The composition of The Bar quotes directly from one of the most famous images of the international modern movement, Edouard Manet's A bar at the Folies-Bergère of 1882, which Brack at that time knew in reproduction from his intensive study of European art. Brack's biographer, Dr Sasha Grishin, points out that the dimensions of the two canvases are almost identical. However, 'while the compositional arrangement of a barmaid standing in front of a bar mirror which reflects the people in the bar, and confronting an unseen beholder is common to both paintings, artistic intent and purpose are quite different. The contrast could hardly be greater than between the glitter of the Parisian music hall... and an austere Melbourne suburban bar with its exclusively male, ritual six o'clock swill, as the drinkers attempt to beat the closing time. On the simplest level The Bar is an ironic social comment that the least artistically informed viewer could understand, but one that invites changes to conventional modes of perception, making people see their surroundings afresh'.(2)

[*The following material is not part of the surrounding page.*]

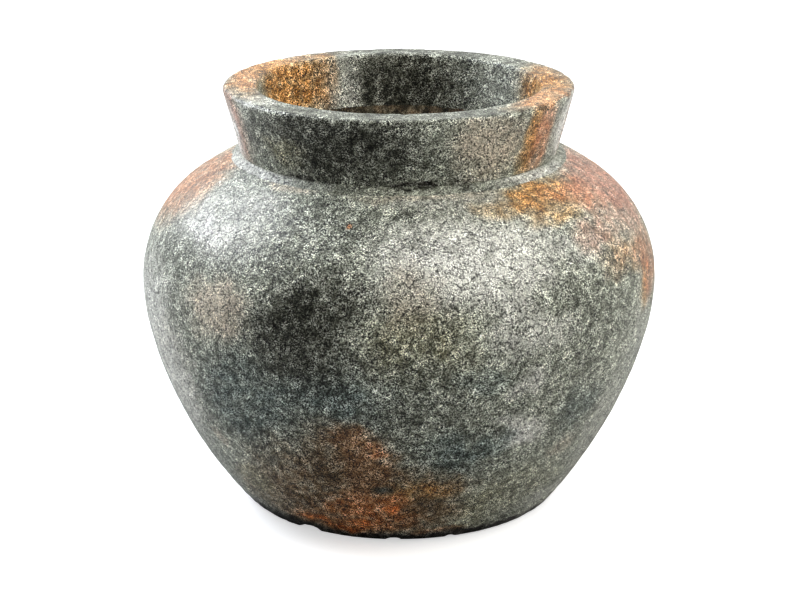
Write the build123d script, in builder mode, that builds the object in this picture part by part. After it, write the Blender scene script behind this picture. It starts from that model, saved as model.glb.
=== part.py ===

As Grishin explains, recognising the parallel with Manet opens up another level of irony with the
substitution of the dry, hard-faced protagonist (modelled in fact on a local milkbar attendant) for the
beautiful but melancholy Parisian barmaid. Brack has included his own self portrait at the extreme right,
whilst an old army friend, John Stephens, in hat and glasses (who appears again in Collins Street,
5 p.m.), takes the place of Manet's tall top-hatted bourgeois customer.